Lijing Cao, a Toronto-based immigration lawyer at Bellissimo Law Group PC, said hiring foreign workers can take a lot of time and resources for employers — including filing an extensive LMIA and ensuring compliance with the TFWP on an ongoing basis.

“For example, the employer will need to provide the foreign worker with employment in the same job as stated in the employment offer, and they must pay the foreign worker wages that are mainly the same — but not less favourable — than those in the employment offer,” she said.

Employers are also required to keep all relevant records — including documents related to the LMIA, payslips, and time sheets — for six years, said Cao.

Random audits

Employment and Social Development Canada (ESDC) also has the authority to randomly audit employers for immigration compliance, she said. It’s critical that employers have the resources and keep proper records to respond in the event that happens.

There are also costs to keep in mind, including the government processing fee for the LMIA and legal fees if they don’t know how to navigate all the paperwork, said Cao.

“The immigration process can be complicated and take a long time,” she said. “It could take several months for a foreign worker to get permission to work in Canada after applying. If a company wants to hire a foreign worker, they should begin the process as soon as possible to understand the requirements and the timeline.”
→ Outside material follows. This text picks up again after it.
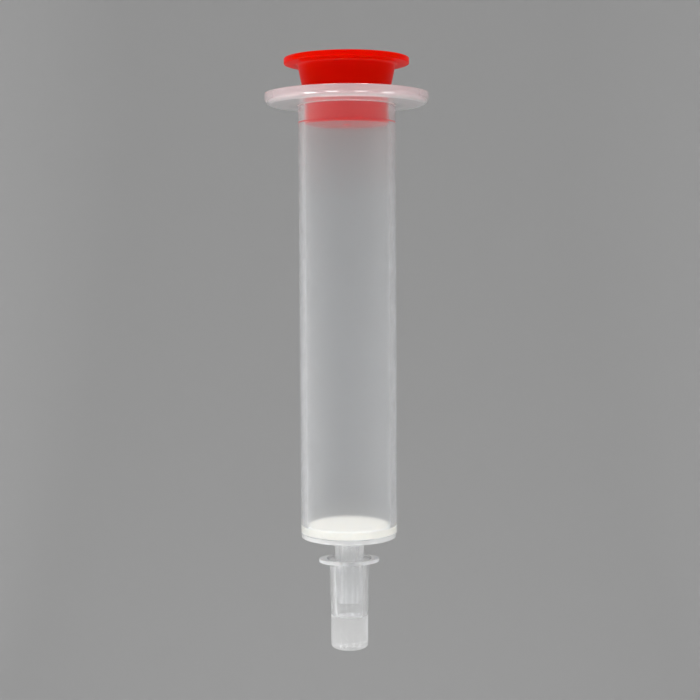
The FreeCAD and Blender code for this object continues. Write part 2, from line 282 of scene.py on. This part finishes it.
def add_node(material, kind, **inputs):
    """Add a node and set its inputs, whose names are written with underscores."""
    node = material.node_tree.nodes.new(kind)
    for name, value in inputs.items():
        node.inputs[name.replace("_", " ")].default_value = value
    return node


def link(material, output, socket):
    """Lead a node's output to a socket."""
    material.node_tree.links.new(output, socket)


def height(material):
    """Height of the shaded point, in metres."""
    place = add_node(material, "ShaderNodeTexCoord")
    axes = add_node(material, "ShaderNodeSeparateXYZ")
    link(material, place.outputs["Object"], axes.inputs["Vector"])
    return axes.outputs["Z"]


def noise_field(material, scale, stretch=(1, 1, 1), detail=3):
    """Noise on the piece's own coordinates. Scale is the number of spots in a metre."""
    place = add_node(material, "ShaderNodeTexCoord")
    mapping = add_node(material, "ShaderNodeMapping", Scale=stretch)
    field = add_node(material, "ShaderNodeTexNoise", Scale=scale, Detail=detail)
    link(material, place.outputs["Object"], mapping.inputs["Vector"])
    link(material, mapping.outputs["Vector"], field.inputs["Vector"])
    return field.outputs["Fac"]


def ramp(material, value, start, end, first, last):
    """Turn a value between start and end into one between first and last, held at both ends."""
    ranged = add_node(material, "ShaderNodeMapRange", From_Min=start, From_Max=end, To_Min=first,
                      To_Max=last)
    link(material, value, ranged.inputs["Value"])
    return ranged.outputs["Result"]


def mottled(material, scale, stretch, least, most):
    """Noise between two values."""
    return ramp(material, noise_field(material, scale, stretch), 0.3, 0.7, least, most)


def by_height(material, stops):
    """Colour that follows the height through a list of heights, from low to high, and their colours."""
    place = height(material)
    result = None
    for (start, before), (end, after) in zip(stops, stops[1:]):
        if before == after:
            continue
        mix = add_node(material, "ShaderNodeMix")
        mix.data_type = "RGBA"
        link(material, ramp(material, place, start, end, 0, 1), mix.inputs["Factor"])
        mix.inputs[MIX_FIRST].default_value = (*before, 1)
        mix.inputs[MIX_SECOND].default_value = (*after, 1)
        if result:
            link(material, result, mix.inputs[MIX_FIRST])
        result = mix.outputs[MIX_RESULT]
    return result


def grey(value):
    """Colour that stands for a plain value."""
    return (value, value, value)


def times(material, one, other):
    """Product of two values."""
    node = add_node(material, "ShaderNodeMath")
    node.operation = "MULTIPLY"
    link(material, one, node.inputs[0])
    link(material, other, node.inputs[1])
    return node.outputs["Value"]


def add_bump(material, shader, value, rise):
    """Raise the surface by a noise value, to a height in metres."""
    bump = add_node(material, "ShaderNodeBump", Strength=1.0, Distance=rise)
    link(material, value, bump.inputs["Height"])
    link(material, bump.outputs["Normal"], shader.inputs["Normal"])


def let_light_in(material, shader, passed):
    """Let a share of the lamps' light pass each surface of a clear plastic, to light what is inside."""
    rays = add_node(material, "ShaderNodeLightPath")
    passing = add_node(material, "ShaderNodeBsdfTransparent")
    mix = add_node(material, "ShaderNodeMixShader")
    link(material, passed, passing.inputs["Color"])
    link(material, rays.outputs["Is Shadow Ray"], mix.inputs[0])
    link(material, shader.outputs["BSDF"], mix.inputs[1])
    link(material, passing.outputs["BSDF"], mix.inputs[2])
    link(material, mix.outputs["Shader"], material.node_tree.nodes["Material Output"].inputs["Surface"])


def add_clear_plastic(material, shader, cloud, cloud_colour, clear, blur, passed):
    """Natural polypropylene, with faint streaks along the flow of the moulding.

    Cloud is the light scattered in a metre. The last three are outputs of nodes.
    """
    finish = bpy.context.scene.column_finish
    shader.inputs["IOR"].default_value = POLYPROPYLENE_IOR
    shader.inputs["Coat Roughness"].default_value = POLISH_BLUR
    shader.inputs["Coat IOR"].default_value = finish.gloss
    streaks = mottled(material, 350, (1, 1, 0.06), 0.994, 1.006)
    link(material, times(material, clear, streaks), shader.inputs["Transmission Weight"])
    clouds = mottled(material, 160, (1, 1, 1), 0.85, 1.15)
    link(material, times(material, blur, clouds), shader.inputs["Roughness"])
    add_bump(material, shader, noise_field(material, 900, (1, 1, 0.15)), 0.0002 * MM)
    scatter = add_node(material, "ShaderNodeVolumeScatter", Density=cloud, Color=(*cloud_colour, 1))
    link(material, scatter.outputs["Volume"], material.node_tree.nodes["Material Output"].inputs["Volume"])
    let_light_in(material, shader, passed)


def barrel_zones(material, nozzle, floor, wall, mouth, underside, flange):
    """Colour that changes from zone to zone of the barrel, from the nozzle up to the flange."""
    scene = bpy.context.scene
    foot = -scene.column_sizes.barrel_length
    seat = low("frit")
    finish = scene.column_finish
    return by_height(material, (
        (foot - 2 * finish.change, nozzle),
        (foot, floor),
        (seat - finish.quick_change, floor),
        (seat, wall),
        (-finish.mouth_zone_reach, wall),
        (-finish.quick_change, mouth),
        (0, underside),
        (finish.change, flange),
    ))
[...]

Also, for foreign workers with closed permits, employers usually can’t change their job, location, or salary without getting a new permit, said Cao. “It’s important to get legal advice before making any changes to their employment.”

If an employer, for example, has two work locations — and knows the worker might shift between those worksites — that information should be included in the LMIA application to ensure it’s covered, she said.

LMIA approval

The LMIA process involves multiple steps, including confirming the occupation, setting appropriate wages, and providing proof of recruitment efforts. Employers may also be required to participate in phone interviews with ESDC officers during the application process, said Cao.

There are also additional costs outside of government and legal fees, including travel costs, she said.

“For the low-wage LMIA, the employer must pay for the round-trip transportation cost for the foreign worker to arrive at their work location in Canada at the beginning of their employment and to return to their country of residence at the end of their employment,” said Cao.

Those transportation costs cannot be recovered from the foreign worker, she added. High-wage LMIAs don’t have that same requirement for employers to absorb the travel costs, she said.

Terminating a temporary foreign worker

If things don’t work out with a temporary foreign worker, they can be laid off or terminated just like any other Canadian worker — meaning the same applicable provincial or federal laws must be followed, she said.

“But there are two things I want to mention. Under the Temporary Foreign Worker Program, the employer should report to ESDC any change in the employment status of the foreign worker based on the work permit,” she said.

The second thing applies to employers who may have nominated a foreign worker via a provincial nominee program (PNP). In that case, they are required to report to provincial authorities any change in employment status — whether that’s a termination or a resignation, said Cao.